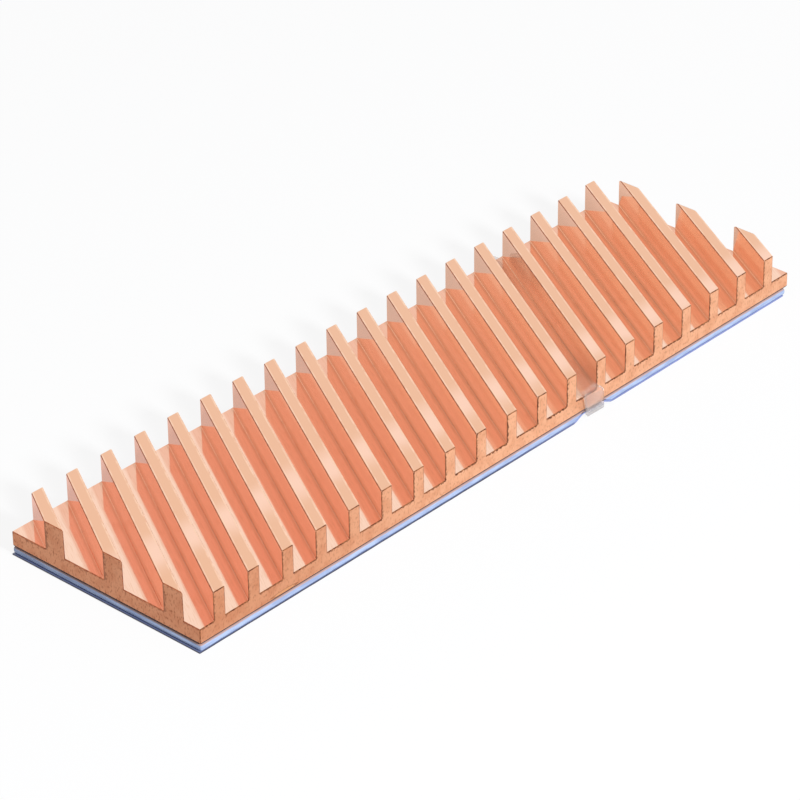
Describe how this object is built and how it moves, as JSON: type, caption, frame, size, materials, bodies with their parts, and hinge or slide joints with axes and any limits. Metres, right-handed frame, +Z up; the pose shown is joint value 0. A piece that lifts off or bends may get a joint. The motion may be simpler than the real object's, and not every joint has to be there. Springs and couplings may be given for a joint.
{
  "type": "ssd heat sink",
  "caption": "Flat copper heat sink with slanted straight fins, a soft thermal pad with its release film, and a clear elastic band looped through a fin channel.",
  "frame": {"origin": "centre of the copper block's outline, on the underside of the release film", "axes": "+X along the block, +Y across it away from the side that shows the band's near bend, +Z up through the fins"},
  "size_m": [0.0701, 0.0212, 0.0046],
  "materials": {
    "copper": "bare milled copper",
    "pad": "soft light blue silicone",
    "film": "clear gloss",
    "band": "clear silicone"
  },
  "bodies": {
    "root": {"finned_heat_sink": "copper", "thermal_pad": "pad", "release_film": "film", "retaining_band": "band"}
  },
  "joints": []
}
==
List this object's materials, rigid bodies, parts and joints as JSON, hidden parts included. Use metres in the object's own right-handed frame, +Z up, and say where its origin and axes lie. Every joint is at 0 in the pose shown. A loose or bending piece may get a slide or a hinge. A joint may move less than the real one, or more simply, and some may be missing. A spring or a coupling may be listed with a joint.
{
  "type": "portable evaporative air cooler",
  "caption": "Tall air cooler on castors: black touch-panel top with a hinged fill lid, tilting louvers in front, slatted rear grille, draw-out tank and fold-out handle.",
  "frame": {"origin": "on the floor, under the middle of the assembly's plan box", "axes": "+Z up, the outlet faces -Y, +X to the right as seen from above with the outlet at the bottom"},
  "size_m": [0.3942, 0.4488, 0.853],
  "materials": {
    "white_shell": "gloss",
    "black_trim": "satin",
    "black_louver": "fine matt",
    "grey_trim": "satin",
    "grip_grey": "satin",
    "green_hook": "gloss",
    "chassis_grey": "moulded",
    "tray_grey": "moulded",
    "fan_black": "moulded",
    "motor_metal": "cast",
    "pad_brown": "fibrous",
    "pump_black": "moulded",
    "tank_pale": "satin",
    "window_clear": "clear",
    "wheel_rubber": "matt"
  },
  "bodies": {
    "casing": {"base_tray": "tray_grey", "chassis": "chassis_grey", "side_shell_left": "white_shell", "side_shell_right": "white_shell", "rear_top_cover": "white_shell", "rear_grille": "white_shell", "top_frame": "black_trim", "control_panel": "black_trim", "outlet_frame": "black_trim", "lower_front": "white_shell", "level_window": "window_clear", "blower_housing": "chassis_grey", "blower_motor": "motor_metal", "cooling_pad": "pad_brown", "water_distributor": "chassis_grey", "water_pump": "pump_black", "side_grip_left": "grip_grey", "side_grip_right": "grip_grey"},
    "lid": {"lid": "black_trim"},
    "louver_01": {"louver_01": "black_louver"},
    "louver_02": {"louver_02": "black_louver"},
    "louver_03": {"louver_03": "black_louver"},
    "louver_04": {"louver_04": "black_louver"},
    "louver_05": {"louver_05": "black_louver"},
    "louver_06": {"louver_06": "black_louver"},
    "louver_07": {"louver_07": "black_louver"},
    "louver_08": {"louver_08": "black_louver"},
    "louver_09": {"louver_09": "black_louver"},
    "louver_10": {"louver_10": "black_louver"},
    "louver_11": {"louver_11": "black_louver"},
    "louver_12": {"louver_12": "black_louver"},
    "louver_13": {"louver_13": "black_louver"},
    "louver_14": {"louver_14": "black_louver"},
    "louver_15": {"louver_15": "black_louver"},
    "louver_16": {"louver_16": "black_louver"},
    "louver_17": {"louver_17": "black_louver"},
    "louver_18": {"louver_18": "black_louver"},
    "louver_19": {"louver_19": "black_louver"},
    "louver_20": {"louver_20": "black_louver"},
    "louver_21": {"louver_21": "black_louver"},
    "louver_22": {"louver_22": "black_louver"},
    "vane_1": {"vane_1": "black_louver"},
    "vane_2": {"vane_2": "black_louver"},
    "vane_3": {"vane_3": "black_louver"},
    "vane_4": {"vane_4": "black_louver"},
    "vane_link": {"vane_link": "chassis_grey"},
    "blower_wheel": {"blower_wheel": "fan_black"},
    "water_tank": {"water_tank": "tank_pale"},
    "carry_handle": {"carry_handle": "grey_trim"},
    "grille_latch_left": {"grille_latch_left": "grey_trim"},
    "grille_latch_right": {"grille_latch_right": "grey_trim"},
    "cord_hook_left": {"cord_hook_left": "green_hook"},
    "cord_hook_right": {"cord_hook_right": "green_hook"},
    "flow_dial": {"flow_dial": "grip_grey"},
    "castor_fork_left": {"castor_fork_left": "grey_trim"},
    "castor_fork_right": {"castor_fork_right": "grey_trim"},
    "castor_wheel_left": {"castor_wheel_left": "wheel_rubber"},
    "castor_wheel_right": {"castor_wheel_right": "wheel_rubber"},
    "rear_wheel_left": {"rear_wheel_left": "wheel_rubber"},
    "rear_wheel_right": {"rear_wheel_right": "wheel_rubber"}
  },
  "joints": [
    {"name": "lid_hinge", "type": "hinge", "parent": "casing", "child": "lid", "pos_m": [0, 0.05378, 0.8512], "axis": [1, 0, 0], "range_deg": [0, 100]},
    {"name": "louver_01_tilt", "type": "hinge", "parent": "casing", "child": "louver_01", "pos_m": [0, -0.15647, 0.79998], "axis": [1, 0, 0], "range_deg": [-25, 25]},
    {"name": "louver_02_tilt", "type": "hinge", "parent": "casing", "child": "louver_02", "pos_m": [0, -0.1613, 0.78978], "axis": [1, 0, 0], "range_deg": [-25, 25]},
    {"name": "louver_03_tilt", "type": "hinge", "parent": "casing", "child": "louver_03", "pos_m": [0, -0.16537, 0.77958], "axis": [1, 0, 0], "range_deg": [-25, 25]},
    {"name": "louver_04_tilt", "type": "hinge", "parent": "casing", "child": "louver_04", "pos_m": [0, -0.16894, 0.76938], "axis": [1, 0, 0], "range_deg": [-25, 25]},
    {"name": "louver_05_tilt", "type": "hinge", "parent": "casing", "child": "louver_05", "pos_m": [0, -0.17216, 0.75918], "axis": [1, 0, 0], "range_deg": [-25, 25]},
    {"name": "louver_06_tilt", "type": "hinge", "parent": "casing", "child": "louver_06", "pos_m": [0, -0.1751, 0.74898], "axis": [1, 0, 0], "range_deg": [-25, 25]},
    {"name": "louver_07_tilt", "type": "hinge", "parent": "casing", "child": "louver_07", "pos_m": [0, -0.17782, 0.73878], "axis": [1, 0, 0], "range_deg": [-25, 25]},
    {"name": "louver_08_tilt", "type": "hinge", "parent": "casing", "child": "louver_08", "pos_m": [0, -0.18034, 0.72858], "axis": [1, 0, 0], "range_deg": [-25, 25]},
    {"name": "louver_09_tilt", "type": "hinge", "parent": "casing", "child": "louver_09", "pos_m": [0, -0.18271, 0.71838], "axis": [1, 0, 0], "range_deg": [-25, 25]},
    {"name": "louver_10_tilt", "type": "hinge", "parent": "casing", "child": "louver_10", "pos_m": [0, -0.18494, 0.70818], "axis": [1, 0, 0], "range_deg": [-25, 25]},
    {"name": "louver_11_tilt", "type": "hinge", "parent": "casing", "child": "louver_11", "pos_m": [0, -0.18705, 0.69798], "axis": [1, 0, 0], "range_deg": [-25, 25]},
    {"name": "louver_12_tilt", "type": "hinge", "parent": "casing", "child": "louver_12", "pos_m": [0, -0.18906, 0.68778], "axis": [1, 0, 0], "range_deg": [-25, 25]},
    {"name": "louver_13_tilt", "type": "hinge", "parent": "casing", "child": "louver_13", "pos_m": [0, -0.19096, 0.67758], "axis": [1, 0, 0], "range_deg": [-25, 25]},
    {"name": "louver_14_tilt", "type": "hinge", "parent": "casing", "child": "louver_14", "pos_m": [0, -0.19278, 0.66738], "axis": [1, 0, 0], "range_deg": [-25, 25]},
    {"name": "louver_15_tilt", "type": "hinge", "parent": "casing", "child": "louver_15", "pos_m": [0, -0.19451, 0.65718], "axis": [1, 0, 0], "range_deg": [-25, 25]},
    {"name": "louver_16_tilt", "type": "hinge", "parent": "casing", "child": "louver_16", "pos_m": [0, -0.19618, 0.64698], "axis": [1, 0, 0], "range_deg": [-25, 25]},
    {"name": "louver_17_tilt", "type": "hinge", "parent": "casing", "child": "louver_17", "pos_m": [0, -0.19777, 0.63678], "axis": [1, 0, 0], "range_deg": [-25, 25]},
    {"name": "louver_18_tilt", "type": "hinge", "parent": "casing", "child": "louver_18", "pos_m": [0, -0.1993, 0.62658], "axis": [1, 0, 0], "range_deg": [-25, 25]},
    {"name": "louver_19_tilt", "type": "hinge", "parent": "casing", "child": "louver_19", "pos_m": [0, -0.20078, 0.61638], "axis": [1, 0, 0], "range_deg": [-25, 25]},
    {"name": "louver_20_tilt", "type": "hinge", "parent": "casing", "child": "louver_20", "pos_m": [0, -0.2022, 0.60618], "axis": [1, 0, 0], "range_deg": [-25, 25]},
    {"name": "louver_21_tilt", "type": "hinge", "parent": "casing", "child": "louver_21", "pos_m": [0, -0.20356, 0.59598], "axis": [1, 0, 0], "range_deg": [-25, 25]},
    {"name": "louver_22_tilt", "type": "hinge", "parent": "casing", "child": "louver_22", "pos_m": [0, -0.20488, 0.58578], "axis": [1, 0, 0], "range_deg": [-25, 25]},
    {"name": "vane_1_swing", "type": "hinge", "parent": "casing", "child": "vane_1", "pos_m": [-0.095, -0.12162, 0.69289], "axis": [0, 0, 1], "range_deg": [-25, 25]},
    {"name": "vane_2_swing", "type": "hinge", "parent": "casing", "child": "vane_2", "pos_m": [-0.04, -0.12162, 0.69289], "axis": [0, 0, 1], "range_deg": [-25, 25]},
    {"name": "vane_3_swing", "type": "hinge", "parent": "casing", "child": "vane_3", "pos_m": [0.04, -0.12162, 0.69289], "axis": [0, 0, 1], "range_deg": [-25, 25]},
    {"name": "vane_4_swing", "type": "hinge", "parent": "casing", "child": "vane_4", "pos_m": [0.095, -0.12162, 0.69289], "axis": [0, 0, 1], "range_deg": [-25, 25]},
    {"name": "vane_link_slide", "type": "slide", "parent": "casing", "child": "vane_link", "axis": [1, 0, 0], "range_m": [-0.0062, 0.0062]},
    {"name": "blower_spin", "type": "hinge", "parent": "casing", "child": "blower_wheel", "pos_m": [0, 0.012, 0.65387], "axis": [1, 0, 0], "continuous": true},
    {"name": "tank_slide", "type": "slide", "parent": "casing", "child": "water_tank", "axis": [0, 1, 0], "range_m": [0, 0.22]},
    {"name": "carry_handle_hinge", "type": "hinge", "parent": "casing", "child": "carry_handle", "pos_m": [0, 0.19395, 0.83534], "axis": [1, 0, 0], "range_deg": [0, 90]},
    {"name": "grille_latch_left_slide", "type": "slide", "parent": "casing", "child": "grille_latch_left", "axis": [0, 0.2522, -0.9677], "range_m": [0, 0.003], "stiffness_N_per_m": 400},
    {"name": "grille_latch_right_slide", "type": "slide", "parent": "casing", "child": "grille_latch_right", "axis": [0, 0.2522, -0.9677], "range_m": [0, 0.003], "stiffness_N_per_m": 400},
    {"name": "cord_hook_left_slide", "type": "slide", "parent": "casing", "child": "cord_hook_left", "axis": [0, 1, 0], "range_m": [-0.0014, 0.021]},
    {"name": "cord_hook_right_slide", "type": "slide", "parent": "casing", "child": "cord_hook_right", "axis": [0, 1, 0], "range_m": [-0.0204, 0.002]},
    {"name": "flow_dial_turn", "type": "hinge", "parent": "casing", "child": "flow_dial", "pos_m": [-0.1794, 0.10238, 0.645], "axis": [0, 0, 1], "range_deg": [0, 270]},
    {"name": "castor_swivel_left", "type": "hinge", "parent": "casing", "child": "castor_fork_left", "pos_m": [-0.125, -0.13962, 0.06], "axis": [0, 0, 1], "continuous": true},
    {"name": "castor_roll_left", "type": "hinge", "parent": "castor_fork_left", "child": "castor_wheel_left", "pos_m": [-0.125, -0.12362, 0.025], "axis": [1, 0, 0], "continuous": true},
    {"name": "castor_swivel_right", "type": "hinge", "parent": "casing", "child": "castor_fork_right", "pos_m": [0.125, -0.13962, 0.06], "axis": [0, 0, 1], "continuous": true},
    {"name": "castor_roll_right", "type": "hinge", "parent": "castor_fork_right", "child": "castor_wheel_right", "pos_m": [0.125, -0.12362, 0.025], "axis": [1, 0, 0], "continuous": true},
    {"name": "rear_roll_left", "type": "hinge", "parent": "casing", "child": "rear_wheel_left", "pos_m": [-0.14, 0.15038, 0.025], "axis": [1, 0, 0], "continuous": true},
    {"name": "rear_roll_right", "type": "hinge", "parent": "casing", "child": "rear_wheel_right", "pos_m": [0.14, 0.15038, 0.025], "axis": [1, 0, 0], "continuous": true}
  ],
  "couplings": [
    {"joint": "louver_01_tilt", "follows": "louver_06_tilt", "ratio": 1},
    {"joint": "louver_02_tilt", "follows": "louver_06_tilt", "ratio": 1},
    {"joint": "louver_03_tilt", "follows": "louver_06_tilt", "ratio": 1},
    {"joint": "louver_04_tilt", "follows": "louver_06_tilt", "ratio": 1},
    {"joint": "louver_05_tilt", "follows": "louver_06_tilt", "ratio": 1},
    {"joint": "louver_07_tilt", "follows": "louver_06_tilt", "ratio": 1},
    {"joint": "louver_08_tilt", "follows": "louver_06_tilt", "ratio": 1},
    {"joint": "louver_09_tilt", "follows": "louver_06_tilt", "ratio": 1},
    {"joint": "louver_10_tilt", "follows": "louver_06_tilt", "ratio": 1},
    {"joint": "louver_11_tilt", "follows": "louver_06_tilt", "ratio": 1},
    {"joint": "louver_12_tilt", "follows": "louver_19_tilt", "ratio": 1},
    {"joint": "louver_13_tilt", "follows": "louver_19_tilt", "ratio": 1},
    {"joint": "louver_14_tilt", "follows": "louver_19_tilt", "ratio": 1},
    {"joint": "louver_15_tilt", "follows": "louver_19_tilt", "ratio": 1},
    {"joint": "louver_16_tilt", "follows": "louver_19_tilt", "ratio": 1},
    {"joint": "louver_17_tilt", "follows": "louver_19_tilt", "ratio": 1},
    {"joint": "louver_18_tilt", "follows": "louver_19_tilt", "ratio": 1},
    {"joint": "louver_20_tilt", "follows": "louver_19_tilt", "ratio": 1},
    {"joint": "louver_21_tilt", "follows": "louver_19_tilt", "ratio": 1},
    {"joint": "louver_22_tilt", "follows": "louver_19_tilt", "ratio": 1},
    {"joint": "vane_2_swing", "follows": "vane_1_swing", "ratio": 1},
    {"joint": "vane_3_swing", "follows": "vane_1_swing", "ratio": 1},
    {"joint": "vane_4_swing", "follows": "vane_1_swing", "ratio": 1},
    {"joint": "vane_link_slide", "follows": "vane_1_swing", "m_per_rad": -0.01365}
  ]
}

> Work to be completed: Pick out and copy every line that contains the word "bodies".

> Output below:
Describe how this object is built and how it moves, as JSON: type, caption, frame, size, materials, bodies with their parts, and hinge or slide joints with axes and any limits. Metres, right-handed frame, +Z up; the pose shown is joint value 0. A piece that lifts off or bends may get a joint. The motion may be simpler than the real object's, and not every joint has to be there. Springs and couplings may be given for a joint.
  "bodies": {
List this object's materials, rigid bodies, parts and joints as JSON, hidden parts included. Use metres in the object's own right-handed frame, +Z up, and say where its origin and axes lie. Every joint is at 0 in the pose shown. A loose or bending piece may get a slide or a hinge. A joint may move less than the real one, or more simply, and some may be missing. A spring or a coupling may be listed with a joint.
  "bodies": {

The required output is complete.